BRUNCH "There's a little place around the corner from me called Ambra, which is an Italian delicatessen where they make very fine coffees and fantastic pastas. The two guys who run it are very loud and very Italian. We go and see the same people in there every morning. People go there, I think, because they get to feel Italian for half an hour while they have their coffee. Everyone's giving it, 'Ciao, bella!' And then you come back into the real world again."

WALK "After Ambra, we'd go up to the Hampstead Heath and spend the afternoon. It's a wilderness. It's untouched, and you have no idea you're in London. You lose all sense that you're in a large city. It leads up to this huge stately place called Kenwood House, where, in the summer, they have a stage in the middle of a lake and they have classical concerts and people take picnics and wine and lie in the grass. What I love about it are the trees. It's a very old forest and you can lose yourself there."

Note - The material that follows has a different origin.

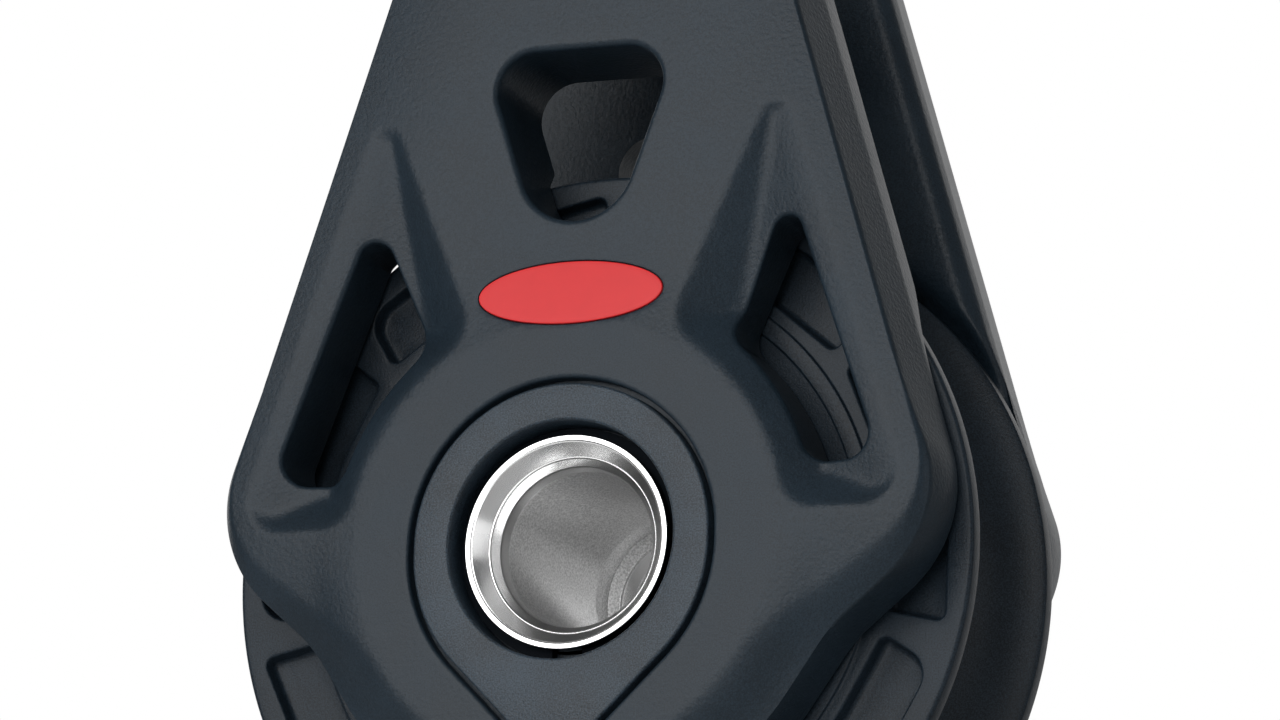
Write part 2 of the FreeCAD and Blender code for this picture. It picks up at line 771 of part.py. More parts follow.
def build_swivel():
    """Build the swivel post, which is screwed into the head block, and its two washers."""
    post = new_body("swivel_post")
    outline = [
        ("0", "post_foot"),
        ("post_radius", "post_foot"),
        ("post_radius", "post_seat"),
        ("post_head_radius", "post_seat"),
        ("post_head_radius", "post_top - post_head_chamfer"),
        ("post_head_radius - post_head_chamfer", "post_top"),
        ("0", "post_top"),
    ]
    turned(post, corners(post, "Section", "XZ_Plane", outline), "V_Axis")
    socket = sketch(post, "Socket", "XY_Plane", hexagon("post_socket_width"), "post_top")
    cut(post, "Pocket", socket, Length="post_socket_depth")
    for place, level in (("lower", "head_block_top"), ("upper", "crown_top")):
        washer = new_body(f"{place}_swivel_washer")
        edges = ["post_radius + swivel_fit", f"{place}_washer_radius"]
        loop = circles(washer, "Loop", "XY_Plane", edges, level)
        feature(washer, "Pad", loop, Length=f"{place}_washer_thickness")


def build_shackle_bow():
    """Build the shackle's bow: a bent bar with a crown boss for the swivel and two eyes for the pin."""
    body = new_body("shackle_bow")
    leg, bend = size("leg_offset"), size("bow_bend")
    level, top = size("bow_level"), size("pin_level")
    slant = bend * (1 - math.sqrt(0.5))
    route = [
        Part.LineSegment(point(-leg, top), point(-leg, level + bend)),
        Part.Arc(point(-leg, level + bend), point(-leg + slant, level + slant), point(-leg + bend, level)),
        Part.LineSegment(point(-leg + bend, level), point(leg - bend, level)),
        Part.Arc(point(leg - bend, level), point(leg - slant, level + slant), point(leg, level + bend)),
        Part.LineSegment(point(leg, level + bend), point(leg, top)),
    ]
    spine = sketch(body, "Route", "XZ_Plane", route)
    section = circles(body, "Section", "XY_Plane", ["bar_radius"], "pin_level", ("-leg_offset", "0"))
    feature(body, "AdditivePipe", section, Spine=(spine, []))
    boss = circles(body, "Boss", "XY_Plane", ["crown_boss_radius"], "crown_level")
    feature(body, "Pad", boss, Length="crown_boss_height")
    for side, start in (("Left", "-leg_offset - eye_half_width"), ("Right", "leg_offset - eye_half_width")):
        eye = circles(body, f"{side}Eye", "YZ_Plane", ["eye_radius"], start, ("0", "pin_level"))
        feature(body, "Pad", eye, Length="2 * eye_half_width")
    post_hole = circles(body, "PostHole", "XY_Plane", ["post_radius + swivel_fit"], "crown_top")
    cut(body, "Pocket", post_hole, Length="crown_boss_height")
    place = ("0", "pin_level")
    pin_hole = circles(body, "PinHole", "YZ_Plane", ["pin_radius + pin_fit"], "eye_reach", place)
    cut(body, "Pocket", pin_hole, Length="2 * eye_reach")


def build_shackle_pin():
    """Build the shackle's pin, with a collar and a thumb tab that has a hole for a seizing wire."""
    body = new_body("shackle_pin")
    outline = [
        ("-pin_tail", "0"),
        ("-pin_tail", "pin_radius - pin_end"),
        ("pin_end - pin_tail", "pin_radius"),
        ("pin_collar", "pin_radius"),
        ("pin_collar", "pin_collar_radius"),
        ("pin_collar_end", "pin_collar_radius"),
        ("pin_collar_end", "0"),
    ]
    turned(body, corners(body, "Section", "XZ_Plane", outline), "H_Axis")
    tab = sketch(body, "Tab", "XZ_Plane", tab_outline(), "-pin_tab_half_thickness")
    feature(body, "Pad", tab, Length="2 * pin_tab_half_thickness")
    hole = circles(body, "TabHole", "XZ_Plane", ["pin_tab_hole"], "pin_tab_half_thickness",
                   ("pin_collar_end + pin_tab_center", "0"))
    cut(body, "Pocket", hole, Length="2 * pin_tab_half_thickness")
    body.setExpression("Placement.Base.z", linked("pin_level"))


def tab_outline():
    """Return the pin's thumb tab: a round end on straight sides that start in the collar."""
    radius, neck = size("pin_tab_radius"), size("pin_tab_neck")
    center = size("pin_collar_end + pin_tab_center")
    root = size("pin_collar_end - pin_tab_root")
    join = center - math.sqrt(radius ** 2 - neck ** 2)
    return [
        Part.LineSegment(point(root, -neck), point(join, -neck)),
        Part.Arc(point(join, -neck), point(center + radius, 0.0), point(join, neck)),
        Part.LineSegment(point(join, neck), point(root, neck)),
        Part.LineSegment(point(root, neck), point(root, -neck)),
    ]


def write_parts():
    """Check every object and every sub-part, then write the sub-parts."""
    doc.recompute()
    for item in doc.Objects:
        bad = [state for state in item.State if state in ("Invalid", "Error")]
        if bad:
            raise RuntimeError(f"{item.Name} is {bad}")
    os.makedirs("parts", exist_ok=True)
    for part in parts:
        shape = part.Shape
        if shape.isNull() or not shape.isValid():
            raise RuntimeError(f"{part.Label} has no valid shape")
        shape.exportStep(f"parts/{part.Label}.step")
        box = shape.BoundBox
        print(f"{part.Label}: {len(shape.Solids)} solids, {shape.Volume:.0f} mm3, "
              f"{box.XLength:.1f} x {box.YLength:.1f} x {box.ZLength:.1f} mm")


build_cheek("front_cheek", True)
build_cheek("rear_cheek", False)
build_hub_tube()
build_hub_cover("front_hub_cover")
turn_round(build_hub_cover("rear_hub_cover"))
build_clip("front_retaining_clip")
turn_round(build_clip("rear_retaining_clip"))
build_sheave()
build_hub_bearing()
build_side_bearing("front")
build_side_bearing("rear")
build_badge()
build_head_block()
build_bolts()
build_swivel()
build_shackle_bow()
build_shackle_pin()
write_parts()
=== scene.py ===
"""Looks of a single sailing block with a through hub and a swivel shackle head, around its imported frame.

Sizes in the classes are millimetres, and meshes are written in metres. The hub's axis is Y and the origin is its
middle. +Z is towards the shackle, and +X is to the right of somebody who faces the front cheek, on the -Y side.
"""
import logging
import math
from collections.abc import Callable, Sequence
from dataclasses import dataclass, field
from enum import Enum
from functools import cached_property
from typing import Any

import bpy
import numpy as np
from mathutils import Matrix, Vector
from mathutils.geometry import delaunay_2d_cdt
from mathutils.kdtree import KDTree


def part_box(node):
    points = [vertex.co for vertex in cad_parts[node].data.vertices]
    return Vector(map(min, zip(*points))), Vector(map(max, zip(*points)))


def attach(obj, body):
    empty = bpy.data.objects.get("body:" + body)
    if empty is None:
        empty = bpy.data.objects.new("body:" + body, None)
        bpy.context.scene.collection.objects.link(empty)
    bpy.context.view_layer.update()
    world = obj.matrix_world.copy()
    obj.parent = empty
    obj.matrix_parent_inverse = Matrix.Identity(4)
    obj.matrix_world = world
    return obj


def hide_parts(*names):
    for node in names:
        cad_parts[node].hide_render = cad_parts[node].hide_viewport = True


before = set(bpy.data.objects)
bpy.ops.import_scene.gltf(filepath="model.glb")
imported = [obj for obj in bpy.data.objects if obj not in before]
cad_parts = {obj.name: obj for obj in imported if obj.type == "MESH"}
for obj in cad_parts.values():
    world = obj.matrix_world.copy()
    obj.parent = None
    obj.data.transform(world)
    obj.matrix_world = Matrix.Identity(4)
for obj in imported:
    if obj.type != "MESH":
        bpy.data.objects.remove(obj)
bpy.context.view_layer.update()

logging.basicConfig(level=logging.INFO, format="%(message)s")
log = logging.getLogger("sailing_block")

MM = 0.001
LAMP_AIM = Vector((0.0, 0.0, 0.02))  # the point that the lamps face, in metres
BEND = (0.002, 0.001)  # how strongly bent() curves the plane along its two axes
NEARLY_STRAIGHT = math.radians(89)  # half of a corner's angle, past which it isn't rounded
ROUND_SHARE = 0.49  # most of a side that one round may take up
TEST_BATCH = 4000  # points that are tested against a ring at a time
BORDER_GAP = 0.5  # least way from a lattice point to the border, in lattice steps
CREASE_GAP = 0.6  # least way from a lattice point to a crease, in lattice steps
SHINE_SWING = 0.08  # how far one noise moves a roughness
Points = np.ndarray
Level = Callable[[np.ndarray, np.ndarray], np.ndarray]
Colour = tuple[float, float, float]


def node_box(node: str) -> tuple[np.ndarray, np.ndarray]:
    """Return a frame node's lowest and highest corner in millimetres."""
    low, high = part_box(node)
    return np.array(low) / MM, np.array(high) / MM


def direction(azimuth: float, elevation: float) -> Vector:
    """Return the unit direction at two angles in degrees. Azimuth 0 is in front of the block and 90 on its right."""
    turn, rise = math.radians(azimuth), math.radians(elevation)
    return Vector((math.sin(turn) * math.cos(rise), -math.cos(turn) * math.cos(rise), math.sin(rise)))


def scaled(colour: Colour, factor: float) -> Colour:
    """Return a colour times a factor, held to white."""
    return tuple(min(1.0, factor * part) for part in colour)


def smooth(share: np.ndarray) -> np.ndarray:
    """Return an eased step: 3 s squared less 2 s cubed, for s held between 0 and 1."""
    held = np.clip(share, 0.0, 1.0)
    return held * held * (3.0 - 2.0 * held)


# Outlines in the plane of X and Z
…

"I'll tell you about my first day living in London. I was driven down there by my father from Scotland. It was quite a big deal. I was 18 years old and I was coming to live in London on my own. And my father felt that he'd drive me down, which was very nice of him. We spent eight hours in the car together and we arrived in the business center of London, at the Barbican, where I was going to go to drama school. I was moving into the Barbican YMCA, where I lived for a year. I'm sure they've improved it since, but the room I stayed in was shabby, awful, depressing. My dad took all of my stuff out and I could see he was really worried, but he had to get back into the car and leave. I took a Tube into Soho and went to a pub called The Pillars of Hercules, which is still a nice pub on Greek Street. I knew it was a Scottish bar and I assumed there would be Scottish people there and I could have a chat with them. What does that tell you about London? That it's a huge city, too big to comprehend really. But it shrinks in your mind the longer you live here. It becomes split into small areas that you frequent more."